Poas hasn't erupted in 50 years but fumarolic emissions are continuous. Visitors need not be timorous to go to the volcano's edge. It can be a bright, sunny day but yet the volcano can be shrouded in fog-like clouds. But visitors are encouraged to wait instead of departing and paying the US$6 entrance fee to the protected park another day (it's $2 if you are a Central American or if your Spanish is good enough to convince ticket sellers of such).

The wait can last more than an hour but there's little reason to be overcome by ennui as there are likely to be a cadre of visitors from all over the globe to banter with.
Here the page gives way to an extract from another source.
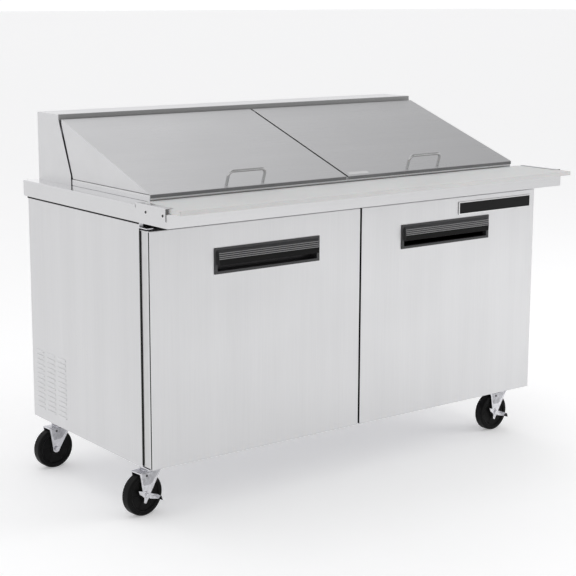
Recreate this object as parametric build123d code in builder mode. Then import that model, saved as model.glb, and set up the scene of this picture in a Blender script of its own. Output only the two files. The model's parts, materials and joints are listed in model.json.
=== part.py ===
"""Two-door refrigerated sandwich prep table on casters, as an assembly of separate pieces.

Millimetres. X runs from the left end to the right end, Y from front to back, Z up from the floor.
The origin is on the floor, under the middle of the table's outline.
"""

import math
import os

from build123d import *

os.makedirs("parts", exist_ok=True)

# Overall layout
overall_depth = 883.0
worktop_lip_rear = 5.0
cabinet_width = 1508.0
cabinet_depth = 661.0
cabinet_bottom = 158.0
sheet = 1.5
back_y = overall_depth / 2 - worktop_lip_rear
front_y = back_y - cabinet_depth
half_width = cabinet_width / 2
inner_half_width = half_width - sheet

# Worktop, its front ledge and its folded rim
worktop_half_width = 767.0
worktop_top = 919.0
ledge_top = 910.0
rim_bottom = 870.0
apron_y = back_y - 828.0
ledge_rear_y = front_y - 3.0
worktop_rear_y = overall_depth / 2
under_worktop = worktop_top - sheet

# Pan opening and the collar round it
opening_half_width = 700.0
opening_front_y = back_y - 641.0
opening_rear_y = back_y - 163.0
collar_half_width = 712.0
collar_wall = 7.0
collar_front_y = back_y - 652.0
collar_rear_y = back_y - 153.0
collar_top = 938.0

# Hood behind the lids
hood_half_width = 715.0
hood_rear_y = back_y - 2.0
hood_top = 1129.5
hood_front_y = back_y - 138.0
hood_lip_bottom = 1113.0
hood_foot_y = back_y - 208.0
hood_foot_top = 949.0

# Lids
lid_gap = 7.0
lid_front_y = back_y - 655.0
lid_rear_y = back_y - 152.0
lid_front_top = 939.5
lid_rear_top = 1114.6
lip_bottom = 929.0
lid_slope = (lid_rear_top - lid_front_top) / (lid_rear_y - lid_front_y)
lid_angle = math.atan(lid_slope)
cheek_bottom = 939.5
cheek_rear_y = hood_foot_y - 8.0
hinge_y = back_y - 158.0
hinge_z = 1104.0
hinge_rod_radius = 4.0
hinge_clearance = 0.08
lid_core_thickness = 10.0
core_front_gap = 14.0
core_rear_gap = 36.0
core_end_gap = 8.0
lid_handle_radius = 4.5
lid_handle_width = 140.0
lid_handle_height = 48.0
lid_handle_bend = 16.0
lid_handle_foot_y = back_y - 640.0
lid_handle_centres = {"left": -378.0, "right": 322.0}

# Doors
door_half_span = 758.0
door_gap = 7.0
door_bottom = 166.0
door_top = 849.0
door_back_y = front_y - 7.0
door_front_y = door_back_y - 54.0
door_skin_depth = 14.6
door_seam = 0.4
door_hinge_x = 747.0
door_hinge_y = (door_back_y + door_front_y) / 2
hinge_pin_radius = 5.0
gasket_inset = 6.0
gasket_hinge_inset = 17.0
gasket_width = 16.0
pull_centre_x = 354.0
pull_width = 380.0
pull_bottom = 705.0
pull_top = 781.0

# Door openings in the front frame
mullion_half_width = 30.0
frame_depth = 12.0
door_opening_half_span = 712.0
door_opening_bottom = 205.0
door_opening_top = 812.0

# Insulated box and the machine bay behind its lower half
liner_half_width = 714.0
liner_bottom = 200.0
liner_rear_y = 380.0
liner_step_y = 173.0
liner_step_z = 435.0
bay_front_y = 213.0
bay_top = 395.0
base_rail_height = 24.0

# Cutting board and its end brackets
board_half_width = 758.0
board_front_y = -overall_depth / 2
board_rear_y = ledge_rear_y - 0.5
board_thickness = 12.7
board_lift = 0.2
board_chamfer = 1.2
board_corner = 3.0
bracket_plate = 1.5
bracket_front_y = back_y - 823.0
bracket_rear_y = back_y - 669.0
bracket_bottom = 888.0
bracket_flange_bottom = 923.5
bracket_flange_width = 24.0
bracket_screw_depths = (722.0, 808.0)
bracket_screw_z = 904.0
screw_shank_radius = 2.5
screw_hole_radius = 2.6
screw_head_radius = 5.5
screw_head_height = 2.2
screw_length = 10.0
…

Then the fog lifts, albeit teasingly, to reveal only a peak of a teal hue. Cameras start clicking away as no one knows how the fog will behave.

But then it decides to reward patience with one of the most breathtaking volcanic scenes as you look down at a 45 degree angle into the nearly mile-wide crater.
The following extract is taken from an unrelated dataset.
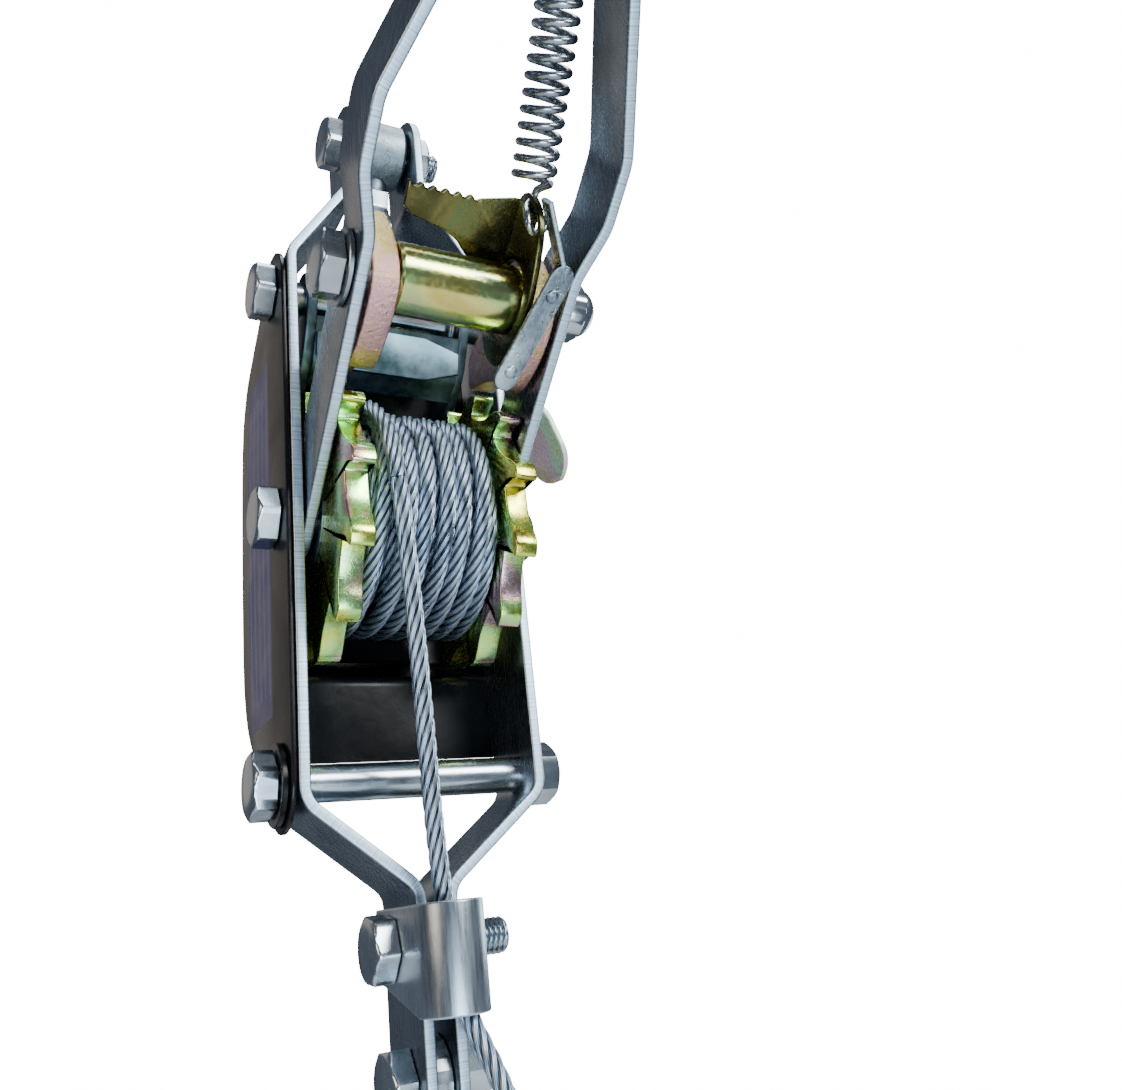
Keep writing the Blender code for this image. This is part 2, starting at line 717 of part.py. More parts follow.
def latch(name, drop, parent, mat):
    """The sprung strip that closes a hook's mouth."""
    centre = -drop - 44 * MM
    line = [(-7.6 * MM, centre + 36 * MM), (-8.4 * MM, centre + 29 * MM), (-15.4 * MM, centre + 21 * MM)]
    line += [(-15.8 * MM, centre + 12 * MM)]
    return prism(name, thicken(rounded(line, 4 * MM, 3), 1.6 * MM), -4.5 * MM, 4.5 * MM, mat, parent)


def build_anchor_hook(paint):
    """The hook on the anchor bolt, hanging behind the frame."""
    pivot = empty("anchor_hook_axis", (0, 0, 0), HOOK_SWING_DEG)
    eye_half = TAIL_TOP_HALF - STRAP_T - 1.2 * MM
    hook = turned(
        "anchor_hook",
        [(-eye_half, HOLE_R), (-eye_half, 13 * MM), (eye_half, 13 * MM), (eye_half, HOLE_R)],
        paint["forged"],
        pivot,
        ring=True,
    )
    combine(hook, hook_bar("anchor_hook_bar", 9 * MM, None, pivot), "UNION")
    latch("anchor_latch", 9 * MM, pivot, paint["zinc"])
    return pivot


def block_cheek(name, low, high, mat, block):
    """One side plate of the snatch block."""
    r_top, r_low = 28 * MM, 14 * MM
    lean = math.degrees(math.asin((r_top - r_low) / YOKE_DROP))
    outline = arc((0, 0), r_top, -lean, 180 + lean, 16) + arc((0, -YOKE_DROP), r_low, 180 + lean, 360 - lean, 10)
    plate = prism(name, outline, low, high, mat, block)
    drill(plate, HOLE_R, (0, 0), low - MM, high + MM, block)
    drill(plate, HOLE_R, (0, -YOKE_DROP), low - MM, high + MM, block)
    return plate


def build_block(paint):
    """The snatch block: two side plates, their bolts, the yoke, and the sheave that turns between them."""
    block = empty("block_axis", (0, SHEAVE_Y, AXLE_Z + SHEAVE_Z))
    inner, outer = BLOCK_CHEEK_IN, BLOCK_CHEEK_IN + SHEET_T
    block_cheek("block_cheek_left", -outer, -inner, paint["zinc"], block)
    block_cheek("block_cheek_right", inner, outer, paint["zinc"], block)
    far = outer + GAP
    for name, z in (("sheave", 0), ("yoke", -YOKE_DROP)):
        bolt(f"{name}_bolt", -far, far + NUT_H + 2 * MM, z, paint["fastener"], block)
        nut(f"{name}_nut", far, far + NUT_H, z, paint["fastener"], block)
    wide = BLOCK_CHEEK_IN - GAP - 0.5 * MM
    groove = SHEAVE_PITCH_R - ROPE_R - 0.6 * MM
    turned(
        "sheave",
        [
            (-wide, HOLE_R),
            (-wide, 26 * MM),
            (-wide + 1.2 * MM, 26 * MM),
            (-3.0 * MM, groove + 1 * MM),
            (0, groove),
            (3.0 * MM, groove + 1 * MM),
            (wide - 1.2 * MM, 26 * MM),
            (wide, 26 * MM),
            (wide, HOLE_R),
        ],
        paint["sheave"],
        empty("sheave_axis", (0, 0, 0), 0, block),
        ring=True,
        sides=SIDES,
    )
    yoke_axis = empty("block_hook_axis", (0, 0, -YOKE_DROP), 0, block)
    yoke = prism(
        "block_yoke",
        [(-8 * MM, 11 * MM), (8 * MM, 11 * MM), (11 * MM, -4 * MM), (11 * MM, -19 * MM), (-11 * MM, -19 * MM)]
        + [(-11 * MM, -4 * MM)],
        -inner + GAP,
        inner - GAP,
        paint["forged"],
        yoke_axis,
    )
    drill(yoke, HOLE_R, (0, 0), -10 * MM, 10 * MM, yoke_axis)
    stem = turned("yoke_stem_hole", [(-21 * MM, 5.4 * MM), (-15 * MM, 5.4 * MM)], None, yoke_axis, "Z")
    stem_room = turned("yoke_stem_room", [(-15.1 * MM, 6.4 * MM), (-9 * MM, 6.4 * MM)], None, yoke_axis, "Z")
    combine(combine(yoke, stem, "DIFFERENCE"), stem_room, "DIFFERENCE")
    hook = turned(
        "block_hook",
        [
            (-9.4 * MM, 6.0 * MM),
            (-14.7 * MM, 6.0 * MM),
            (-14.7 * MM, 5.0 * MM),
            (-19.4 * MM, 5.0 * MM),
            (-19.4 * MM, 9.5 * MM),
            (-26 * MM, 8 * MM),
        ],
        paint["forged"],
        yoke_axis,
        "Z",
    )
    combine(hook, hook_bar("block_hook_bar", 22 * MM, None, yoke_axis), "UNION")
    latch("block_latch", 22 * MM, yoke_axis, paint["zinc"])
    return block


def rope_route():
    """The free rope's own points: off the drum, through the saddle, round the sheave and up to the ferrule."""
    points = [(-4.4, -41, 0), (-4.6, -40.4, -12), (-4.2, -36.8, -40), (-3.4, -31.5, -75), (-2.4, -27, -108)]
    points += [(-1, -24.5, -130), (0.6, -24.5, -146), (3, -27, -160), (7, -33, -174), (10.5, -40, -190)]
    points += [(11.5, -45, -207), (10, -46.5, -225), (6, -44, -246), (2, -39.5, -266)]
    bottom = [
        (0, SHEAVE_Y / MM - 22 * math.cos(math.radians(a)), SHEAVE_Z / MM - 22 * math.sin(math.radians(a)))
        for a in (0, 30, 60, 90, 120, 150, 180)
    ]
    points += bottom
    points += [(0, 6, -268), (0, 2.5, -250), (0, 0.5, -236), (0, 0, -227.4)]
    return [Vector(p) * MM + Vector((0, 0, AXLE_Z)) for p in points]


def build_rope(paint):
    """The free rope as a tube, its eye round the dead end bolt and the ferrule that closes it."""
    path = smooth_path(rope_route(), 56)
    curve = bpy.data.curves.new("rope_run", "CURVE")
    curve.dimensions = "3D"
    curve.bevel_depth = ROPE_R - 0.15 * MM
    curve.bevel_resolution = 2
    curve.use_fill_caps = True
    spline = curve.splines.new("POLY")
    spline.points.add(len(path) - 1)
    for point, p in zip(spline.points, path):
        point.co = (*p, 1)
    curve.materials.append(paint["rope"])
    bpy.context.scene.collection.objects.link(bpy.data.objects.new("rope_run", curve))
    half = 2.7 * MM
    z = AXLE_Z + DEAD_END_Z
    outline = arc((0, 0), 12.4 * MM, -15, 195, 14) + [(-5.4 * MM, -26.5 * MM), (5.4 * MM, -26.5 * MM)]
    outline = [(y, z + dz) for y, dz in outline]
    eye = prism("rope_eye", outline, -half, half, paint["rope"])
    hole = [(y, z + dz) for y, dz in arc((0, 0), 6.5 * MM, -20, 200, 12) + [(0, -20 * MM)]]
    combine(eye, prism("rope_eye_hole", hole, -half - MM, half + MM, None), "DIFFERENCE")
    turned(
        "rope_ferrule",
        [(z - 26.8 * MM, 5.4 * MM), (z - 28 * MM, 6.4 * MM), (z - 47.5 * MM, 6.4 * MM), (z - 49 * MM, 4.6 * MM)],
        paint["ferrule"],
        along="Z",
    )


def build_spring(paint, handle):
    """The pull spring's outer shape, from the thumb plate's hole to the pin between the handle straps."""
    low = Vector((17.6 * MM, 0, PAWL_TUBE_U + 41 * MM))
    high = Vector((8 * MM, 0, SPRING_PIN_U - 9 * MM))
    run = high - low
    spring = turned("pull_spring", [(0, 5.9 * MM), (run.length, 5.9 * MM)], paint["spring"], handle, "Z", sides=16)
    turn = Vector((0, 0, 1)).rotation_difference(run).to_matrix().to_4x4()
    spring.matrix_local = Matrix.Translation(low) @ turn
    return spring


def main():
    """Clears the scene and builds the whole puller."""
    for old in list(bpy.data.objects):
        bpy.data.objects.remove(old)
    paint = {
        "zinc": material("bright_zinc", (0.55, 0.60, 0.63), 0.32, 0.9),
        "fastener": material("fastener_zinc", (0.52, 0.56, 0.58), 0.3, 0.95),
        "yellow": material("yellow_zinc", (0.62, 0.55, 0.22), 0.35, 0.85),
        "black": material("black_guard", (0.012, 0.013, 0.017), 0.4, 0.2),
        "rope": material("wire_rope", (0.42, 0.45, 0.5), 0.4, 0.85),
        "spring": material("spring_wire", (0.4, 0.43, 0.45), 0.3, 0.95),
        "rubber": material("grip_rubber", (0.03, 0.03, 0.035), 0.75, 0.0),
        "forged": material("forged_zinc", (0.45, 0.48, 0.5), 0.45, 0.8),
        "sheave": material("sheave_steel", (0.4, 0.42, 0.45), 0.4, 0.85),
        "ferrule": material("ferrule_alloy", (0.6, 0.61, 0.62), 0.4, 0.85),
    }
    build_frame(paint)
    build_drum(paint)
    handle = build_handle(paint)
    build_drive_pawl(paint, handle)
    build_spring(paint, handle)
    build_holding_pawl(paint)
    build_anchor_hook(paint)
    build_block(paint)
    build_rope(paint)


main()
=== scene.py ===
"""Looks of the come along winch: fine surfaces and finishes round the fixed frame.

Lengths in this file are millimetres until a mesh is made; places come from the loaded frame.
"""

import logging
import math
from dataclasses import dataclass, field
from enum import Enum
from typing import Callable, Optional, Sequence

import bmesh
import bpy
import numpy as np
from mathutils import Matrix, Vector
from mathutils.geometry import tessellate_polygon


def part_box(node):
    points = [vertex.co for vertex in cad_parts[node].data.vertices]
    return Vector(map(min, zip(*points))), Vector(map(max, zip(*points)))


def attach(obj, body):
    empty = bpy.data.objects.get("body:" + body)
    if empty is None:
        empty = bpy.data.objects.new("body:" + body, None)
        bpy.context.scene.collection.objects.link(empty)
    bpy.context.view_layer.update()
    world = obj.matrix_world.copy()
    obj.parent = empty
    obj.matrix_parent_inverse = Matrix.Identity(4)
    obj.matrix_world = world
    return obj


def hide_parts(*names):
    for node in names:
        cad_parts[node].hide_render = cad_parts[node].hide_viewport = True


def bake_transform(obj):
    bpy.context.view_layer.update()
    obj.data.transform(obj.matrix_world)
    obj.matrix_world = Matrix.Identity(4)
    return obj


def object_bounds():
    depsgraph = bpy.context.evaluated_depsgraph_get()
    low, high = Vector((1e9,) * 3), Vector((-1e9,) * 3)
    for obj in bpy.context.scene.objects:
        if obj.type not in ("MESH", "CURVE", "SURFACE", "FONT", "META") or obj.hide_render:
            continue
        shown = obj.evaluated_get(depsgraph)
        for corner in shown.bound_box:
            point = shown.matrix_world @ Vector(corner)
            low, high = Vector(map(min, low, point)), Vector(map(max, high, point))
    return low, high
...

Sulphureous steam emanates from the turquoise-coloured lagoon but with such a quiet disposition that no one stirs until the fog rolls in again as if to say to the onlookers, "that's enough".

Just one hour's drive northwest of San Jose, Poas is probably Costa Rica's most visited volcano (Arenal is seen but not visited). An hour and a half by car east of San Jose is Irazu Volcano, another you can drive to within yards of the craters. On stepping out of your car the scene might look somewhat familiar, if you are into sci-fi movies. Walk on the lunar-like landscape and you might be given to wonder if this is where astronauts and cosmonauts actually land. Then go to the edge of the crater which affords a direct downward look displaying what could be mistaken for a lake of discarded auto anti-freeze.

Irazu is considered to be still active but its stagnant-looking lake of green is far less impressive than the drive to and from the crater. Not a knock on the volcano but a testament to the astounding beauty that affords distant sighting of San Jose and the former capital of Cartago in the Central Valley.

Travellers on the smooth winding road can get up close and personal with farmers and their coffee, potato and vegetable plantations along the roadsides. The soil is very rich here aided by ash spewing from the 11,260-foot summit (the country's highest) in the 1960s.

Irazu had its fair share of rumblings in the early '60s, but the day US President JF Kennedy set foot in the country to promote his regional economic development plan against the backdrop of the Cold War with the Soviet Union, Irazu spat out ash all the way to the capital 45 miles away.

Costa Rica has nine active volcanoes in total but to experience the others requires lots of trekking on foot. Turrialba Volcano, just behind Irazu but an hour's drive from each other's nearest accessible point by road, is for the physically fit. At just over 10,000 feet high, it is the second highest volcano. And it is possible to climb unto the crater's floor especialy if you like flirting with seismic danger. No eruptions here in 130 years might be a comforting thought to the adventurous.

The northwestern most volcano which almost abuts towards the border with Nicaragua is Rincon de la Vieja volcano, which erupted 30 years ago this week. Almost promptly, the government created a national park around the area to protect the region's rich plant and animal life and the many water sources.

(Every volcano is part of a national park in Costa Rica).

Quite a time and energy consuming activity to hike this volcano, which has nine craters prompting most visitors to be satisfied with the moist verdancy that permeates throughout.

Rincon de la Vieja is actually part of the Guanacaste Range System which also includes Orosi Volcano, the first mountain seen on entering Costa Rica from Nicaragua, Tenorio and Miravalles at 6,650 feet is the highest of the range.

Sighting a volcanic mountain in Costa Rica is actually an everyday experience for most Costa Ricans. In fact, Josefinos (residents of the capital) can't avoid the 9,534 feet high Barva Volcano which towers over the city but, thankfully, with nary a menace to society.